The entries that follow should be written out exactly.

Parts and joints as JSON
---+---

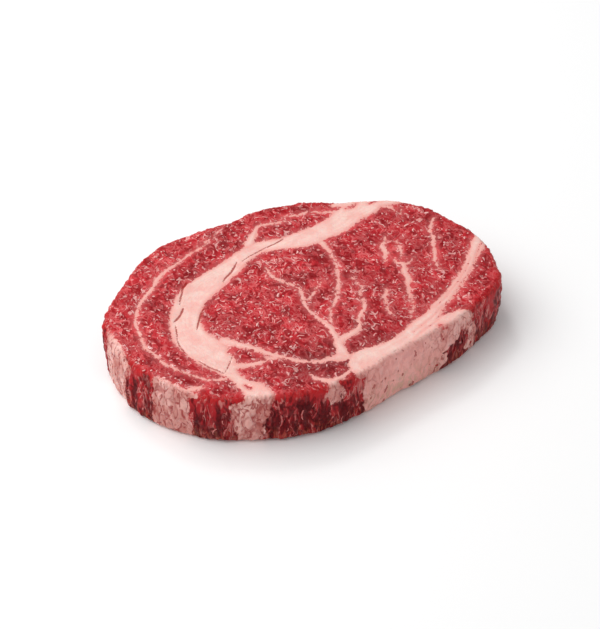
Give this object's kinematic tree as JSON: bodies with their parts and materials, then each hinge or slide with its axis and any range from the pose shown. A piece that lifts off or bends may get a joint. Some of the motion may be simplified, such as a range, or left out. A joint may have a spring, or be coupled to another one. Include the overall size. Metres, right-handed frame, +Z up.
{
  "type": "raw ribeye steak",
  "caption": "Thick boneless raw ribeye steak with a marbled red eye of meat, creamy seams of fat, a rough-cut side and a flat underside to rest on.",
  "frame": {"origin": "middle of the flat underside, at the centre of the steak's bounding box", "axes": "+Z up out of the upper cut face, +X along the length, +Y towards the side where the wide seam of fat reaches the rim"},
  "size_m": [0.184, 0.124, 0.028],
  "materials": {
    "beef": "raw beef, moist and softly glossy, deep red lean with cream-pink fat seams and fine marbling"
  },
  "bodies": {
    "root": {"steak": "beef"}
  },
  "joints": []
}
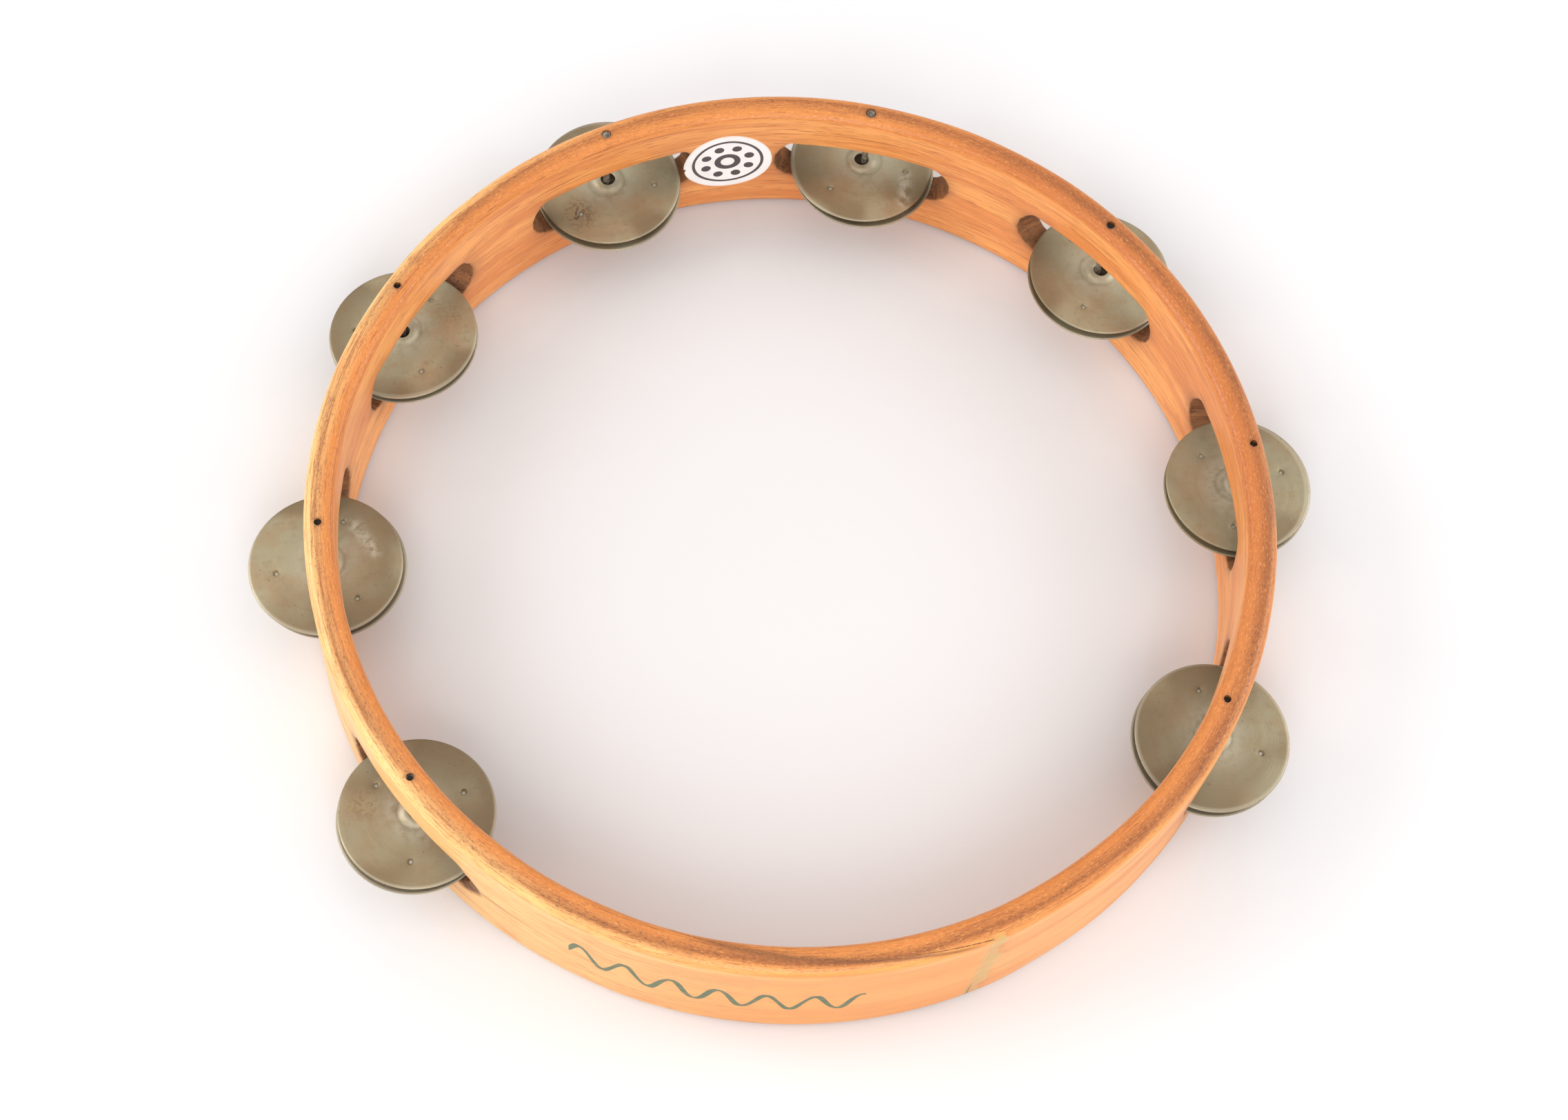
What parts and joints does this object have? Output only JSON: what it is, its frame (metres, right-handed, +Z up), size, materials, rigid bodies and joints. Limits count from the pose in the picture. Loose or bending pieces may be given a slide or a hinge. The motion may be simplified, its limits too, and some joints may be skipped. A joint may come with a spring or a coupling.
{
  "type": "tambourine",
  "caption": "Headless wooden tambourine: a bent hoop with a row of slots, each holding a pair of loose metal jingles on a nail, and a smooth hand grip.",
  "frame": {"origin": "centre of the hoop, on the plane of its lower rim", "axes": "+Z up along the hoop's axis, out of the rim that the nails are driven into; -Y towards the middle of the hand grip"},
  "size_m": [0.2867, 0.265, 0.0444],
  "materials": {
    "wood": "satin, thin clear finish over orange-toned bent wood",
    "glue": "dark glue line",
    "nail": "dull, oxidised",
    "jingle": "tarnished nickel plate, satin",
    "label": "satin printed paper"
  },
  "bodies": {
    "hoop": {"hoop": "wood", "scarf_glue_line": "glue", "round_label": "label", "nail_1": "nail", "nail_2": "nail", "nail_3": "nail", "nail_4": "nail", "nail_5": "nail", "nail_6": "nail", "nail_7": "nail", "nail_8": "nail"},
    "lower_jingle_1": {"lower_jingle_1": "jingle"},
    "upper_jingle_1": {"upper_jingle_1": "jingle"},
    "lower_jingle_2": {"lower_jingle_2": "jingle"},
    "upper_jingle_2": {"upper_jingle_2": "jingle"},
    "lower_jingle_3": {"lower_jingle_3": "jingle"},
    "upper_jingle_3": {"upper_jingle_3": "jingle"},
    "lower_jingle_4": {"lower_jingle_4": "jingle"},
    "upper_jingle_4": {"upper_jingle_4": "jingle"},
    "lower_jingle_5": {"lower_jingle_5": "jingle"},
    "upper_jingle_5": {"upper_jingle_5": "jingle"},
    "lower_jingle_6": {"lower_jingle_6": "jingle"},
    "upper_jingle_6": {"upper_jingle_6": "jingle"},
    "lower_jingle_7": {"lower_jingle_7": "jingle"},
    "upper_jingle_7": {"upper_jingle_7": "jingle"},
    "lower_jingle_8": {"lower_jingle_8": "jingle"},
    "upper_jingle_8": {"upper_jingle_8": "jingle"}
  },
  "joints": [
    {"name": "pair_1_lift", "type": "slide", "parent": "hoop", "child": "lower_jingle_1", "axis": [0, 0, 1], "range_m": [0, 0.0045]},
    {"name": "pair_1_clap", "type": "slide", "parent": "lower_jingle_1", "child": "upper_jingle_1", "axis": [0, 0, 1], "range_m": [0, 0.0045]},
    {"name": "pair_2_lift", "type": "slide", "parent": "hoop", "child": "lower_jingle_2", "axis": [0, 0, 1], "range_m": [0, 0.0045]},
    {"name": "pair_2_clap", "type": "slide", "parent": "lower_jingle_2", "child": "upper_jingle_2", "axis": [0, 0, 1], "range_m": [0, 0.0045]},
    {"name": "pair_3_lift", "type": "slide", "parent": "hoop", "child": "lower_jingle_3", "axis": [0, 0, 1], "range_m": [0, 0.0045]},
    {"name": "pair_3_clap", "type": "slide", "parent": "lower_jingle_3", "child": "upper_jingle_3", "axis": [0, 0, 1], "range_m": [0, 0.0045]},
    {"name": "pair_4_lift", "type": "slide", "parent": "hoop", "child": "lower_jingle_4", "axis": [0, 0, 1], "range_m": [0, 0.0045]},
    {"name": "pair_4_clap", "type": "slide", "parent": "lower_jingle_4", "child": "upper_jingle_4", "axis": [0, 0, 1], "range_m": [0, 0.0045]},
    {"name": "pair_5_lift", "type": "slide", "parent": "hoop", "child": "lower_jingle_5", "axis": [0, 0, 1], "range_m": [0, 0.0045]},
    {"name": "pair_5_clap", "type": "slide", "parent": "lower_jingle_5", "child": "upper_jingle_5", "axis": [0, 0, 1], "range_m": [0, 0.0045]},
    {"name": "pair_6_lift", "type": "slide", "parent": "hoop", "child": "lower_jingle_6", "axis": [0, 0, 1], "range_m": [0, 0.0045]},
    {"name": "pair_6_clap", "type": "slide", "parent": "lower_jingle_6", "child": "upper_jingle_6", "axis": [0, 0, 1], "range_m": [0, 0.0045]},
    {"name": "pair_7_lift", "type": "slide", "parent": "hoop", "child": "lower_jingle_7", "axis": [0, 0, 1], "range_m": [0, 0.0045]},
    {"name": "pair_7_clap", "type": "slide", "parent": "lower_jingle_7", "child": "upper_jingle_7", "axis": [0, 0, 1], "range_m": [0, 0.0045]},
    {"name": "pair_8_lift", "type": "slide", "parent": "hoop", "child": "lower_jingle_8", "axis": [0, 0, 1], "range_m": [0, 0.0045]},
    {"name": "pair_8_clap", "type": "slide", "parent": "lower_jingle_8", "child": "upper_jingle_8", "axis": [0, 0, 1], "range_m": [0, 0.0045]}
  ]
}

---+---

_EXERCISE RESPONSE_.
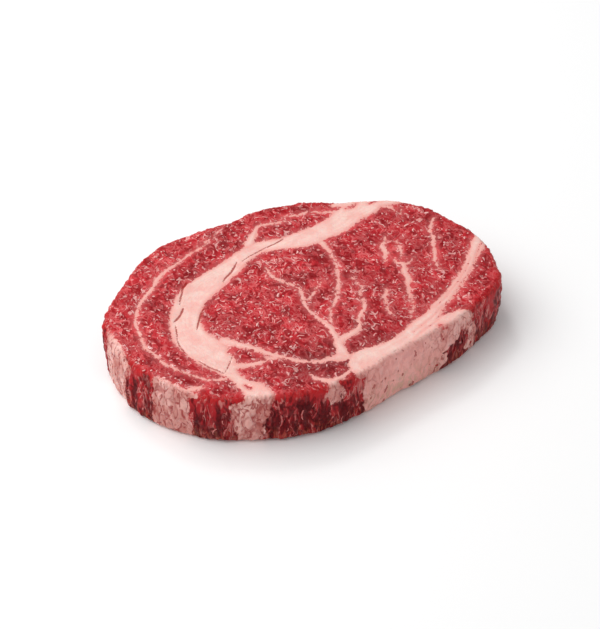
Give this object's kinematic tree as JSON: bodies with their parts and materials, then each hinge or slide with its axis and any range from the pose shown. A piece that lifts off or bends may get a joint. Some of the motion may be simplified, such as a range, or left out. A joint may have a spring, or be coupled to another one. Include the overall size. Metres, right-handed frame, +Z up.
{
  "type": "raw ribeye steak",
  "caption": "Thick boneless raw ribeye steak with a marbled red eye of meat, creamy seams of fat, a rough-cut side and a flat underside to rest on.",
  "frame": {"origin": "middle of the flat underside, at the centre of the steak's bounding box", "axes": "+Z up out of the upper cut face, +X along the length, +Y towards the side where the wide seam of fat reaches the rim"},
  "size_m": [0.184, 0.124, 0.028],
  "materials": {
    "beef": "raw beef, moist and softly glossy, deep red lean with cream-pink fat seams and fine marbling"
  },
  "bodies": {
    "root": {"steak": "beef"}
  },
  "joints": []
}
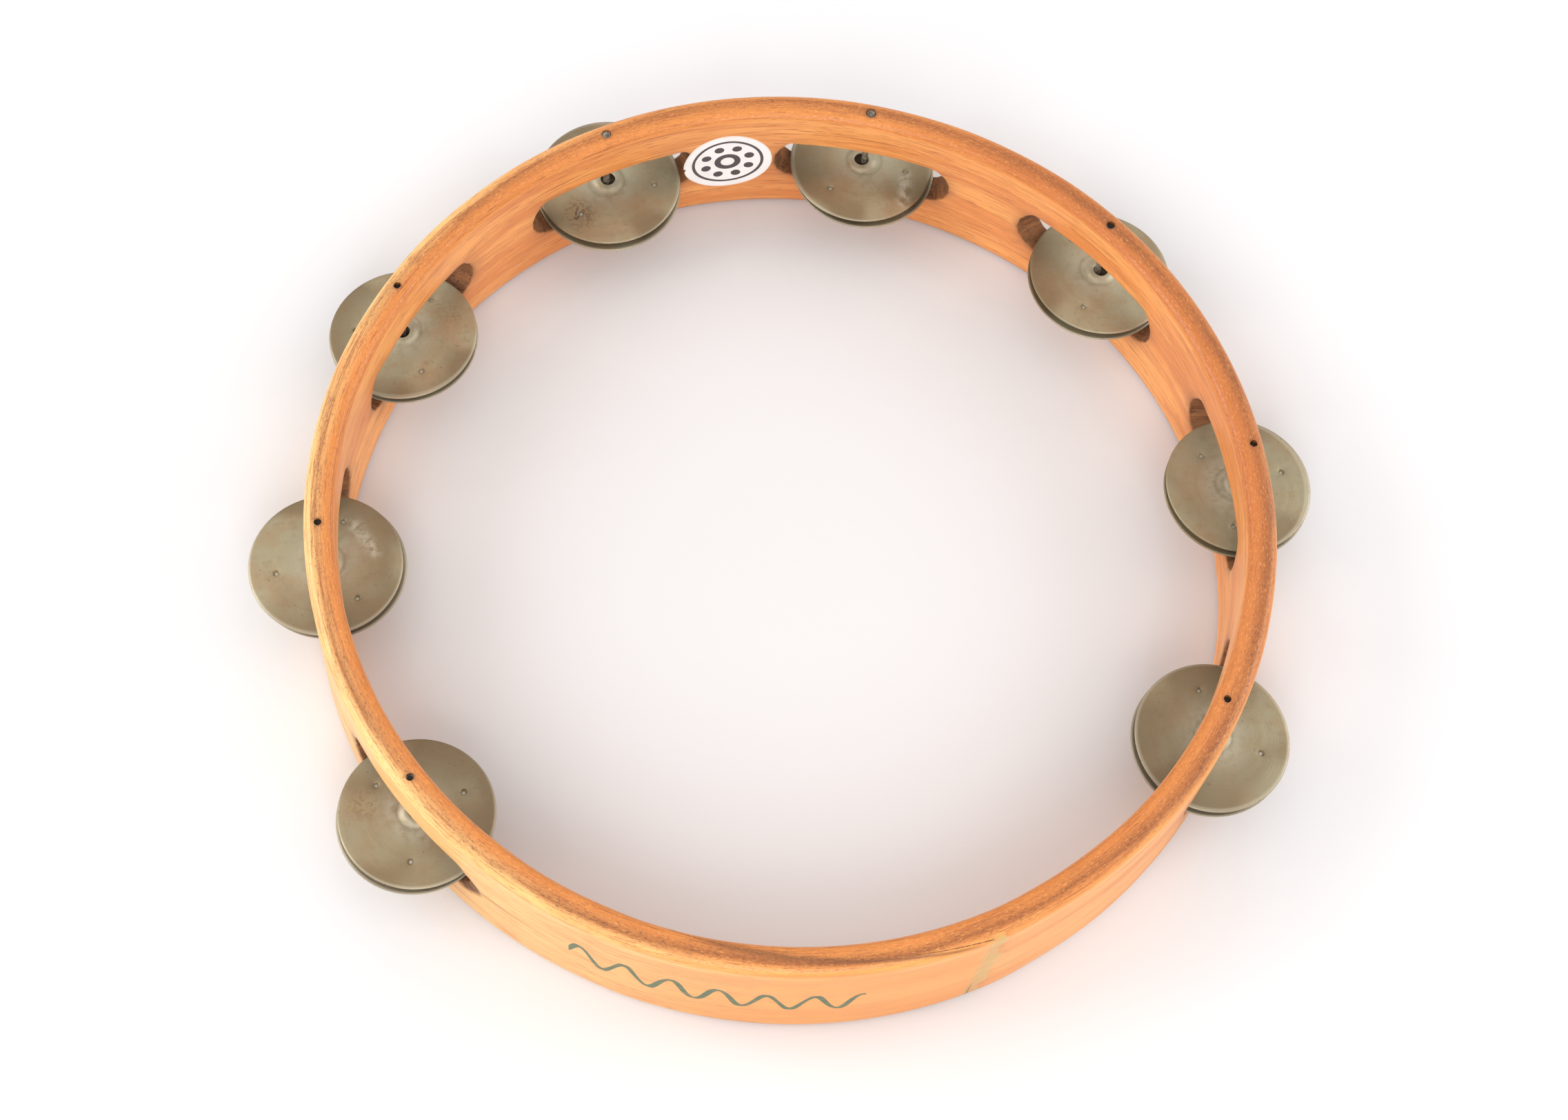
What parts and joints does this object have? Output only JSON: what it is, its frame (metres, right-handed, +Z up), size, materials, rigid bodies and joints. Limits count from the pose in the picture. Loose or bending pieces may be given a slide or a hinge. The motion may be simplified, its limits too, and some joints may be skipped. A joint may come with a spring or a coupling.
{
  "type": "tambourine",
  "caption": "Headless wooden tambourine: a bent hoop with a row of slots, each holding a pair of loose metal jingles on a nail, and a smooth hand grip.",
  "frame": {"origin": "centre of the hoop, on the plane of its lower rim", "axes": "+Z up along the hoop's axis, out of the rim that the nails are driven into; -Y towards the middle of the hand grip"},
  "size_m": [0.2867, 0.265, 0.0444],
  "materials": {
    "wood": "satin, thin clear finish over orange-toned bent wood",
    "glue": "dark glue line",
    "nail": "dull, oxidised",
    "jingle": "tarnished nickel plate, satin",
    "label": "satin printed paper"
  },
  "bodies": {
    "hoop": {"hoop": "wood", "scarf_glue_line": "glue", "round_label": "label", "nail_1": "nail", "nail_2": "nail", "nail_3": "nail", "nail_4": "nail", "nail_5": "nail", "nail_6": "nail", "nail_7": "nail", "nail_8": "nail"},
    "lower_jingle_1": {"lower_jingle_1": "jingle"},
    "upper_jingle_1": {"upper_jingle_1": "jingle"},
    "lower_jingle_2": {"lower_jingle_2": "jingle"},
    "upper_jingle_2": {"upper_jingle_2": "jingle"},
    "lower_jingle_3": {"lower_jingle_3": "jingle"},
    "upper_jingle_3": {"upper_jingle_3": "jingle"},
    "lower_jingle_4": {"lower_jingle_4": "jingle"},
    "upper_jingle_4": {"upper_jingle_4": "jingle"},
    "lower_jingle_5": {"lower_jingle_5": "jingle"},
    "upper_jingle_5": {"upper_jingle_5": "jingle"},
    "lower_jingle_6": {"lower_jingle_6": "jingle"},
    "upper_jingle_6": {"upper_jingle_6": "jingle"},
    "lower_jingle_7": {"lower_jingle_7": "jingle"},
    "upper_jingle_7": {"upper_jingle_7": "jingle"},
    "lower_jingle_8": {"lower_jingle_8": "jingle"},
    "upper_jingle_8": {"upper_jingle_8": "jingle"}
  },
  "joints": [
    {"name": "pair_1_lift", "type": "slide", "parent": "hoop", "child": "lower_jingle_1", "axis": [0, 0, 1], "range_m": [0, 0.0045]},
    {"name": "pair_1_clap", "type": "slide", "parent": "lower_jingle_1", "child": "upper_jingle_1", "axis": [0, 0, 1], "range_m": [0, 0.0045]},
    {"name": "pair_2_lift", "type": "slide", "parent": "hoop", "child": "lower_jingle_2", "axis": [0, 0, 1], "range_m": [0, 0.0045]},
    {"name": "pair_2_clap", "type": "slide", "parent": "lower_jingle_2", "child": "upper_jingle_2", "axis": [0, 0, 1], "range_m": [0, 0.0045]},
    {"name": "pair_3_lift", "type": "slide", "parent": "hoop", "child": "lower_jingle_3", "axis": [0, 0, 1], "range_m": [0, 0.0045]},
    {"name": "pair_3_clap", "type": "slide", "parent": "lower_jingle_3", "child": "upper_jingle_3", "axis": [0, 0, 1], "range_m": [0, 0.0045]},
    {"name": "pair_4_lift", "type": "slide", "parent": "hoop", "child": "lower_jingle_4", "axis": [0, 0, 1], "range_m": [0, 0.0045]},
    {"name": "pair_4_clap", "type": "slide", "parent": "lower_jingle_4", "child": "upper_jingle_4", "axis": [0, 0, 1], "range_m": [0, 0.0045]},
    {"name": "pair_5_lift", "type": "slide", "parent": "hoop", "child": "lower_jingle_5", "axis": [0, 0, 1], "range_m": [0, 0.0045]},
    {"name": "pair_5_clap", "type": "slide", "parent": "lower_jingle_5", "child": "upper_jingle_5", "axis": [0, 0, 1], "range_m": [0, 0.0045]},
    {"name": "pair_6_lift", "type": "slide", "parent": "hoop", "child": "lower_jingle_6", "axis": [0, 0, 1], "range_m": [0, 0.0045]},
    {"name": "pair_6_clap", "type": "slide", "parent": "lower_jingle_6", "child": "upper_jingle_6", "axis": [0, 0, 1], "range_m": [0, 0.0045]},
    {"name": "pair_7_lift", "type": "slide", "parent": "hoop", "child": "lower_jingle_7", "axis": [0, 0, 1], "range_m": [0, 0.0045]},
    {"name": "pair_7_clap", "type": "slide", "parent": "lower_jingle_7", "child": "upper_jingle_7", "axis": [0, 0, 1], "range_m": [0, 0.0045]},
    {"name": "pair_8_lift", "type": "slide", "parent": "hoop", "child": "lower_jingle_8", "axis": [0, 0, 1], "range_m": [0, 0.0045]},
    {"name": "pair_8_clap", "type": "slide", "parent": "lower_jingle_8", "child": "upper_jingle_8", "axis": [0, 0, 1], "range_m": [0, 0.0045]}
  ]
}